** start of Stored records **

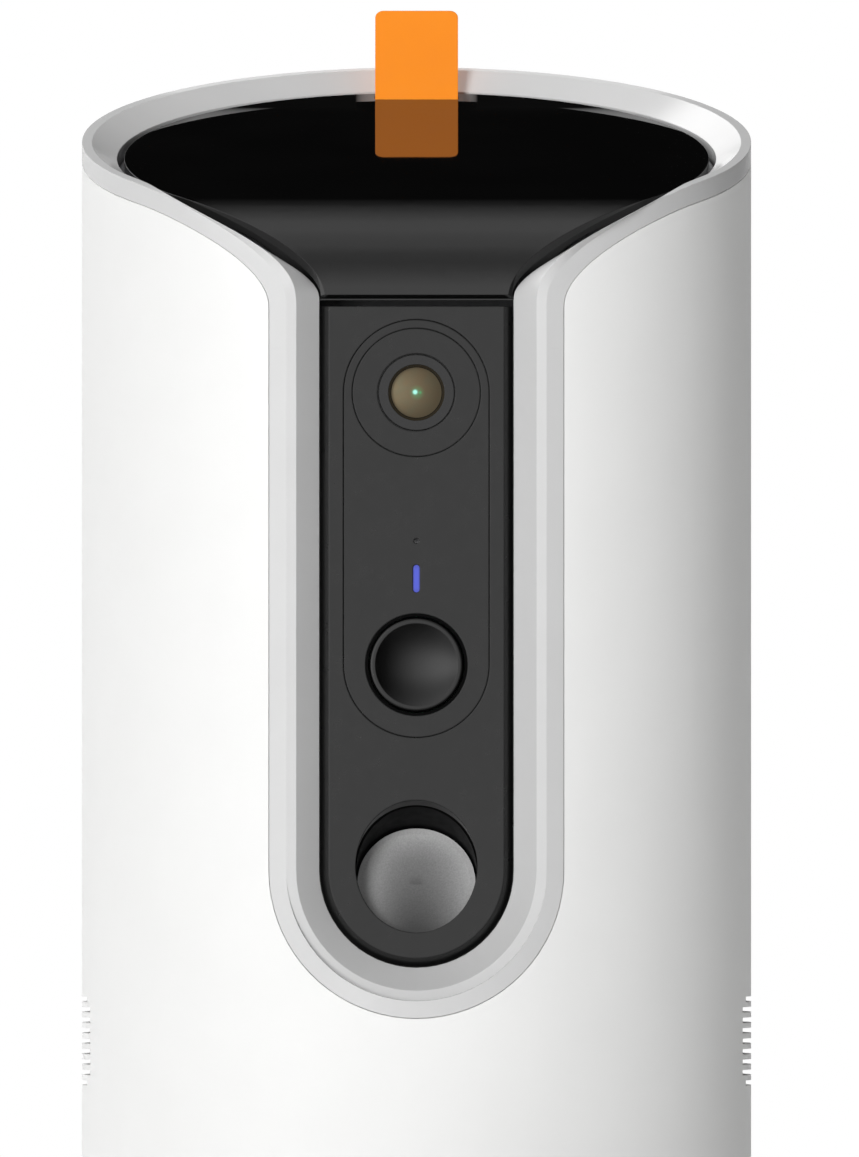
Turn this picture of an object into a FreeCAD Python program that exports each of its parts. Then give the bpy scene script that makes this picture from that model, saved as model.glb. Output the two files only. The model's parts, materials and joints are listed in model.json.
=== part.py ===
import FreeCAD, Part
import math
import os

# A pet camera that tosses treats: an upright cylinder whose top is cut by a slanted plane.
# Millimetres, +Z up, the front looks along -Y, and the origin is under the middle of the feet.

# Overall form
BODY_R = 65.0
SHELL_WALL = 2.5
RIM_Z = 230.5            # height of the slanted top plane on the axis
TILT = 0.2347            # rise of that plane towards the back, per millimetre of Y
SHELL_BASE_Z = 3.0
FRONT_BEND = math.radians(33.9)   # how far round from the side the rim starts to dip

# The channel down the front: half widths, and the height of its round bottom's centre
CHANNEL_SHELL = 28.5
CHANNEL_LAND = 25.1
CHANNEL_LAND_IN = 23.17
CHANNEL_FOOT = 18.75
CHANNEL_Z = 89.3
CHANNEL_JOIN_Z = 190.0   # where the straight channel meets the flared rim
LAND_DEPTH = 59.96       # the flat land of the channel lies this far in front of the axis
FOOT_DEPTH = 54.2
SEAM = 0.1               # seam between the outer shell and the trim

# Rim of the trim, as radii and heights of the slanted plane on the axis
BAND_H = 3.9
LAND_R = 63.06
FUNNEL_R = 58.2
FUNNEL_DROP = 3.2
SKIRT_DROP = 8.0
SKIRT_R = BODY_R - SHELL_WALL - 0.3

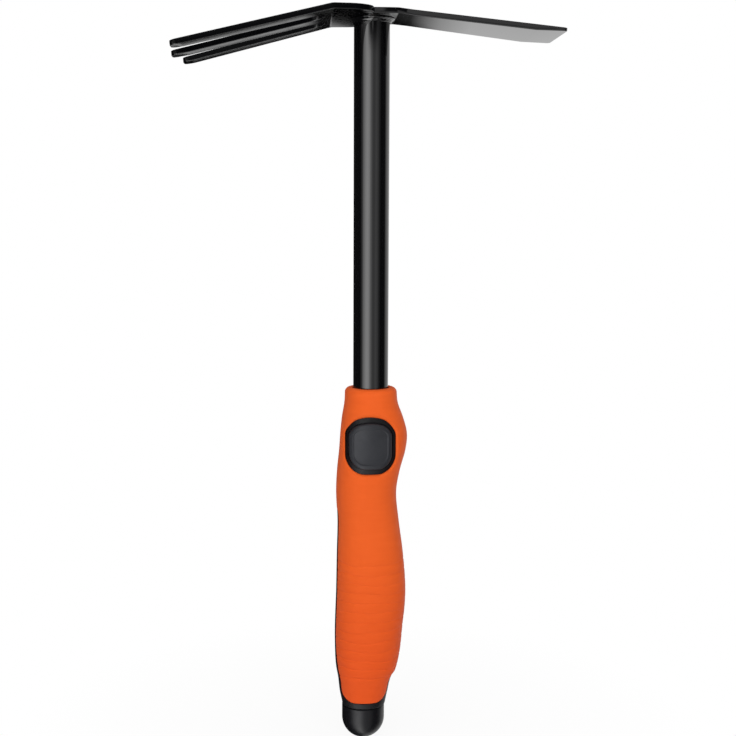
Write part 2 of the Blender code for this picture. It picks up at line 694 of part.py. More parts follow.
def make_spigot():
    """The square spigot riveted into the shaft's end, with a flange under it and the latch notch."""
    square = rounded_rectangle(-SPIGOT_HALF, SPIGOT_HALF, -SPIGOT_HALF, SPIGOT_HALF, [SPIGOT_CORNER] * 4, 4)
    shrink = (SPIGOT_HALF - SPIGOT_NOSE_CHAMFER) / SPIGOT_HALF
    flange_top = SHAFT_LOW - CLEAR
    flange_low = flange_top - SPIGOT_FLANGE
    rings = [
        [Vector((x * shrink, y * shrink, SPIGOT_LOW)) for x, y in square],
        [Vector((x, y, SPIGOT_LOW + SPIGOT_NOSE)) for x, y in square],
        [Vector((x, y, flange_top - SPIGOT_FLANGE / 2)) for x, y in square],
    ]
    spigot = loft("shaft_spigot", rings, BLACK_NYLON)
    shank = turned(
        "shank",
        [
            (0, flange_top + SPIGOT_SHANK),
            (SHAFT_BORE - CLEAR, flange_top + SPIGOT_SHANK),
            (SHAFT_BORE - CLEAR, flange_top),
            (SHAFT_RADIUS, flange_top),
            (SHAFT_RADIUS, flange_low),
            (0, flange_low),
        ],
        steps=36,
    )
    boolean(spigot, shank, "UNION")
    notch_low = TOOTH_LOW - CLEAR
    notch = box(
        "notch",
        (-NOTCH_WIDTH / 2, SPIGOT_HALF - NOTCH_DEPTH, notch_low),
        (NOTCH_WIDTH / 2, FAR, notch_low + NOTCH_HEIGHT),
    )
    return boolean(spigot, notch)


def make_shaft():
    """The steel tube, its spigot and the rivet through both."""
    top = PLATE_LOW - CLEAR
    profile = [(SHAFT_RADIUS, top), (SHAFT_RADIUS, SHAFT_LOW), (SHAFT_BORE, SHAFT_LOW), (SHAFT_BORE, top)]
    tube = turned("shaft_tube", profile, BLACK_COAT)
    spigot = make_spigot()
    height = SHAFT_LOW + SHAFT_INSERT / 2
    hole = cylinder("rivet_hole", RIVET_RADIUS + CLEAR, (-FAR, 0, height), (FAR, 0, height), segments=24)
    boolean(tube, hole)
    boolean(spigot, hole)
    cylinder("spigot_rivet", RIVET_RADIUS, (-SHAFT_RADIUS, 0, height), (SHAFT_RADIUS, 0, height), ZINC, 24)


def tine_offset(x):
    """How far the outer tine's centre line is from the middle at a distance along the plate."""
    share = (x - GULLET_X) / (OUTER_TINE_REACH - GULLET_X)
    return TINE_ROOT_OFFSET + (TINE_TIP_OFFSET - TINE_ROOT_OFFSET) * share


def head_loop():
    """The flat plate's outline: one side from the cutting edge to the middle tine, then its mirror."""
    half, r = TINE_WIDTH / 2, TINE_TIP_ROUND
    side = arc((BLADE_REACH - BLADE_CORNER, BLADE_CORNER - BLADE_HALF_WIDTH), BLADE_CORNER, 360, 280, 3)
    side.append((BLADE_BEND_X + BEND_RADIUS, -BLADE_ROOT_HALF_WIDTH))
    side.append((BLADE_BEND_X - BEND_RADIUS / 2, -HUB_HALF_WIDTH))
    rise = tine_offset(SHOULDER_LENGTH) + half - HUB_HALF_WIDTH
    for turn in (90, 75, 60, 45, 30, 15, 0):
        a = math.radians(turn)
        across = -HUB_HALF_WIDTH - rise * math.cos(a)
        side.append((-SHOULDER_LENGTH * (1 - math.sin(a)), across))
    tip, offset = r - OUTER_TINE_REACH, TINE_TIP_OFFSET
    side += arc((tip, r - half - offset), r, 270, 180, 4) + arc((tip, half - r - offset), r, 180, 90, 4)
    inner_edge = tine_offset(GULLET_X) - half
    gap_radius = (inner_edge - half) / 2
    centre = (-GULLET_X - gap_radius, -half - gap_radius)
    side += arc(centre, gap_radius, 285, 450, 9)[:-1]
    side += [(centre[0], -half)]
    side += arc((r - MIDDLE_TINE_REACH, r - half), r, 270, 180, 4)
    mirrored = [(x, -y) for x, y in side[::-1]]
    return side + mirrored


def bend(shape, bend_x, droop, direction):
    """Turn everything beyond a bend line down by an angle, over a bend radius."""
    length = BEND_RADIUS * droop
    for vertex in shape.verts:
        beyond = direction * (vertex.co.x - bend_x)
        if beyond <= 0:
            continue
        turn = min(beyond / length, 1.0) * droop
        radius = BEND_RADIUS + vertex.co.z - PLATE_LOW
        straight = max(beyond - length, 0.0)
        across = radius * math.sin(turn) + straight * math.cos(droop)
        drop = BEND_RADIUS - radius * math.cos(turn) + straight * math.sin(droop)
        vertex.co.x = bend_x + direction * across
        vertex.co.z = PLATE_LOW - drop


def make_head():
    """The stamped plate, its cutting edge and its tine tips ground from below, then bent both ways."""
    mesh = outline_mesh("hoe_head", [head_loop()], PLATE_THICKNESS)
    middle = PLATE_LOW + PLATE_THICKNESS / 2
    mesh.transform(Matrix.Translation((0, 0, middle)))
    shape = bmesh.new()
    shape.from_mesh(mesh)
    bmesh.ops.dissolve_limit(shape, angle_limit=math.radians(1), verts=shape.verts, edges=shape.edges)
    grind_start = BLADE_REACH - BLADE_GRIND
    bevel_start = TINE_TIP_BEVEL - OUTER_TINE_REACH
    cuts = [grind_start, bevel_start]
    bends = ((TINE_BEND_X, TINE_DROOP, -1), (BLADE_BEND_X, BLADE_DROOP, 1))
    for bend_x, droop, direction in bends:
        cuts += [bend_x + direction * BEND_RADIUS * droop * i / BEND_FACETS for i in range(BEND_FACETS + 1)]
    for x in cuts:
        everything = shape.verts[:] + shape.edges[:] + shape.faces[:]
        bmesh.ops.bisect_plane(
            shape, geom=everything, plane_co=(x, 0, 0), plane_no=(1, 0, 0), dist=0.001 * MM
        )
    for vertex in shape.verts:
        ground = (vertex.co.x - grind_start) / BLADE_GRIND
        bevelled = (bevel_start - vertex.co.x) / TINE_TIP_BEVEL
        if ground > 0 and vertex.co.z < middle:
            vertex.co.z += ground * (PLATE_THICKNESS - BLADE_EDGE)
        if bevelled > 0 and vertex.co.z < middle:
            vertex.co.z += min(bevelled, 1.0) * (PLATE_THICKNESS - TINE_TIP_THICKNESS)
    for bend_x, droop, direction in bends:
        bend(shape, bend_x, droop, direction)
    bmesh.ops.triangulate(shape, faces=shape.faces[:])
    shape.to_mesh(mesh)
    shape.free()
    return add_object("hoe_head", mesh, BLACK_COAT)


def make_weld():
    """The fillet weld all round the shaft under the plate."""
    inner, top = SHAFT_RADIUS + CLEAR, PLATE_LOW - CLEAR
    profile = [(inner, top), (inner + WELD_SIZE, top)]
    for turn in (22.5, 45, 67.5):
        a = math.radians(turn)
        out = WELD_SIZE * (1 - WELD_HOLLOW * math.sin(a))
        down = WELD_SIZE * (1 - WELD_HOLLOW * math.cos(a))
        profile.append((inner + out, top - down))
    profile.append((inner, top - WELD_SIZE))
    return turned("head_weld", profile, BLACK_COAT, steps=40)


def skin(x, z, side):
    """Y of the handle's outside at a place in X and Z, in front (side -1) or behind (side 1)."""
    left, right, front, back = handle_reach(z)
    share = abs((x - (right - left) / 2) / ((left + right) / 2)) ** SECTION_POWER
    return (back - front) / 2 + side * (front + back) / 2 * (1 - share) ** (1 / SECTION_POWER)


def make_screws(core_front, core_rear, grip_rear):
    """The case screws, driven from behind through the rear shell into the front one."""
    for number, (x, z) in enumerate(screw_places(), start=1):
        seat = skin(x, z, 1) - SCREW_SINK
        tip, top = seat - SCREW_LENGTH, seat + SCREW_HEAD_HEIGHT
        screw = cylinder(f"case_screw_{number}", SCREW_HEAD_RADIUS, (x, seat, z), (x, top, z), ZINC, 24)
        shank = cylinder(
            f"screw_shank_{number}", SCREW_RADIUS, (x, tip, z), (x, top - SCREW_SOCKET_DEPTH, z), segments=20
        )
        drive = cylinder(
            f"screw_drive_{number}", SCREW_SOCKET_RADIUS, (x, top - SCREW_SOCKET_DEPTH / 2, z), (x, FAR, z),
            segments=6,
        )
        boolean(screw, shank, "UNION")
        boolean(screw, drive)
        pilot = cylinder(
            f"screw_hole_{number}", SCREW_RADIUS + CLEAR, (x, tip - CLEAR, z), (x, seat, z), segments=20
        )
        recess = cylinder(
            f"screw_recess_{number}", SCREW_HEAD_RADIUS + CLEAR, (x, seat - CLEAR, z), (x, FAR, z),
            segments=24,
        )
        boolean(core_front, pilot)
        boolean(core_rear, pilot)
        boolean(core_rear, recess)
        boolean(grip_rear, recess, solver="MANIFOLD")


def main():
    """Make every piece of the tool."""
    grip_window = standing(
        "grip_window", button_loop(WINDOW_MARGIN, WINDOW_RISE), -FAR, -GRIP_WINDOW_BACK, STAND_XZ
    )
    core_window = standing("core_window", button_loop(BUTTON_GAP), -FAR, -CORE_WINDOW_BACK, STAND_XZ)
    core_front, core_rear = make_core(core_window)
    _, grip_rear = make_grip(grip_window)
    make_screws(core_front, core_rear, grip_rear)
    make_cap()
    make_button()
    make_yoke()
    make_leaf()
    make_shaft()
    make_head()
    make_weld()


main()
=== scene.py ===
"""Looks of a hand double hoe: a tine-and-blade head on a gloss black shaft, in a soft-grip handle."""

from __future__ import annotations

import logging
import math
from dataclasses import dataclass
from enum import Enum
from typing import Callable, Sequence, Union

import bmesh
import bpy
from mathutils import Matrix, Vector

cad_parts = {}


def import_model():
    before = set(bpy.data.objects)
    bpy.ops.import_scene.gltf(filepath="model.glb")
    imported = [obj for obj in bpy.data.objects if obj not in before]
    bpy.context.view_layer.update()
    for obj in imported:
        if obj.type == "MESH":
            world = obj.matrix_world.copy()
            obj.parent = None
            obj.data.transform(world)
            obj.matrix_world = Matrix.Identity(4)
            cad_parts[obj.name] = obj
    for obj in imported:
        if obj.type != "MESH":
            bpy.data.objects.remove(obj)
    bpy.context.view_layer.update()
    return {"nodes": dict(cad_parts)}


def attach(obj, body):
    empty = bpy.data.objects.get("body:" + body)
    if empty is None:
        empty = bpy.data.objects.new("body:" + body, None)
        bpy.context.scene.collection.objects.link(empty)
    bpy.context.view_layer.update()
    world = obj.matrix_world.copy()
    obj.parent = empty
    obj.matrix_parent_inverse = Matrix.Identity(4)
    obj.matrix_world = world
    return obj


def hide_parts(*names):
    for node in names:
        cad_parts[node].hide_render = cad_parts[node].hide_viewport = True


MM = 0.001
TURN = 360
# Points closer than this are one point.
MERGE = 0.002 * MM
# The shaft's place in X. The frame's origin is under the end cap, which stands beside it.
AXIS_X = 3.6 * MM
# How far cutters reach on each side of the tool.
PAST = 60 * MM
LOG = logging.getLogger("double_hoe")

Piece = bpy.types.Object
Socket = bpy.types.NodeSocket
Value = Union[Socket, float, tuple[float, ...]]
# A place in a plane, the two ends of a range, or a card's azimuth and strength.
Point = tuple[float, float]
# A place, a colour, or a stretch along the axes.
Triple = tuple[float, float, float]
Loop = list[Point]
Rings = list[list[Vector]]


class Body(Enum):
    """The bodies of the frame that a piece can ride on."""

    HANDLE = "handle"
    BUTTON = "button"
    HEAD = "head"


class Side(Enum):
    """The front and the rear shell of the handle, by the sign of Y."""

    FRONT = -1
    REAR = 1


class Join(Enum):
    """What a Boolean does with its tool."""

    CUT = "DIFFERENCE"
    ADD = "UNION"
    CROSS = "INTERSECT"


class Solver(Enum):
    """How a Boolean is solved."""

    QUICK = "MANIFOLD"
    EXACT = "EXACT"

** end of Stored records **

(Task to carry out) Starting with the line that contains "grip_rear = make_grip(grip_window)", repeat each line exactly, and stop once the line that contains "obj.parent = empty" has been repeated.

(Output)
    _, grip_rear = make_grip(grip_window)
    make_screws(core_front, core_rear, grip_rear)
    make_cap()
    make_button()
    make_yoke()
    make_leaf()
    make_shaft()
    make_head()
    make_weld()


main()
=== scene.py ===
"""Looks of a hand double hoe: a tine-and-blade head on a gloss black shaft, in a soft-grip handle."""

from __future__ import annotations

import logging
import math
from dataclasses import dataclass
from enum import Enum
from typing import Callable, Sequence, Union

import bmesh
import bpy
from mathutils import Matrix, Vector

cad_parts = {}


def import_model():
    before = set(bpy.data.objects)
    bpy.ops.import_scene.gltf(filepath="model.glb")
    imported = [obj for obj in bpy.data.objects if obj not in before]
    bpy.context.view_layer.update()
    for obj in imported:
        if obj.type == "MESH":
            world = obj.matrix_world.copy()
            obj.parent = None
            obj.data.transform(world)
            obj.matrix_world = Matrix.Identity(4)
            cad_parts[obj.name] = obj
    for obj in imported:
        if obj.type != "MESH":
            bpy.data.objects.remove(obj)
    bpy.context.view_layer.update()
    return {"nodes": dict(cad_parts)}


def attach(obj, body):
    empty = bpy.data.objects.get("body:" + body)
    if empty is None:
        empty = bpy.data.objects.new("body:" + body, None)
        bpy.context.scene.collection.objects.link(empty)
    bpy.context.view_layer.update()
    world = obj.matrix_world.copy()
    obj.parent = empty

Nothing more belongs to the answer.